As Cambodia’s financial ecosystem continues to evolve, technology is creating new opportunities to expand responsible access to finance while improving efficiency across the banking sector.
At the same time, sustainable finance is expected to play an increasingly important role in helping businesses invest in cleaner technologies, energy efficiency and long-term resilience.
Together, these trends have the potential to broaden financing options beyond traditional sectors while improving access to capital for responsible SMEs and emerging industries.
A Banking Sector Entering a More Mature Era
Throughout his presentation, Khemara described an industry that has evolved significantly over the past decade.
Having successfully strengthened capital buffers and maintained financial stability through multiple economic challenges, Cambodia’s banking sector is now well positioned to support the country’s next phase of economic development.
Rather than pursuing rapid credit expansion alone, banks are increasingly focused on promoting responsible lending, prudent risk management and financing sectors capable of generating sustainable economic value.
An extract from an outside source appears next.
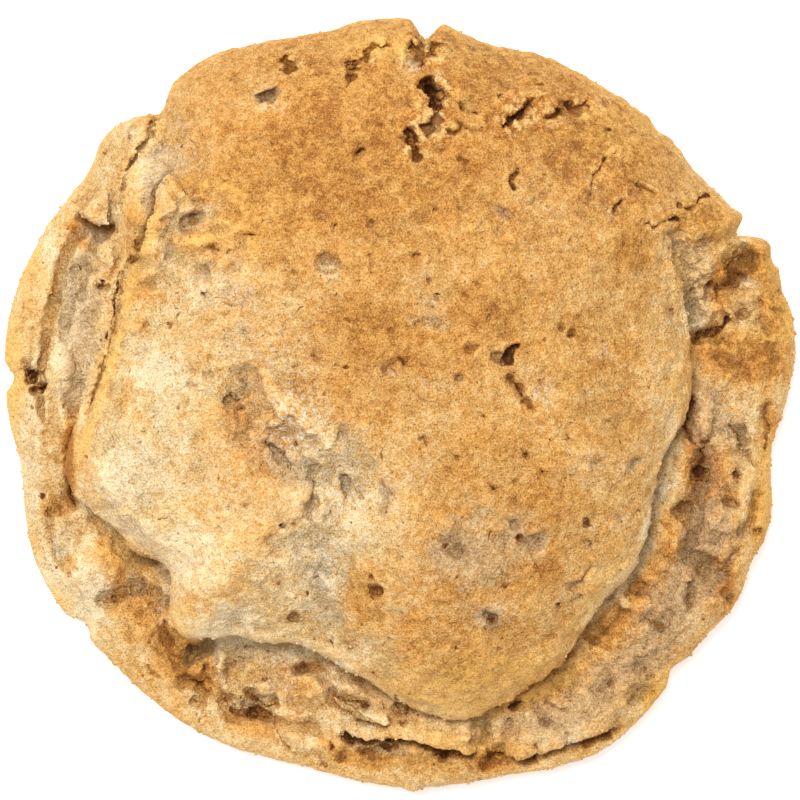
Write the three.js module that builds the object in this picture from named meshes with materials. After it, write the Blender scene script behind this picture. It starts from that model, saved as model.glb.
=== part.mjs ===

For businesses, this means access to finance remains available, particularly for projects supported by sound fundamentals, strong governance and clear long-term growth potential.
Looking Ahead
Khemara concluded by positioning Cambodia’s banking industry as a key partner in the country’s continued economic transformation.
With strong capital levels, ample liquidity and an increasingly sophisticated approach to lending, the sector remains well placed to support investment, entrepreneurship and private sector expansion.
As Cambodia enters the second half of 2026, the Association of Banks in Cambodia’s outlook suggests the next chapter for the industry will not be defined by how much credit is created, but by how effectively that credit helps build a stronger, more diversified and more competitive economy.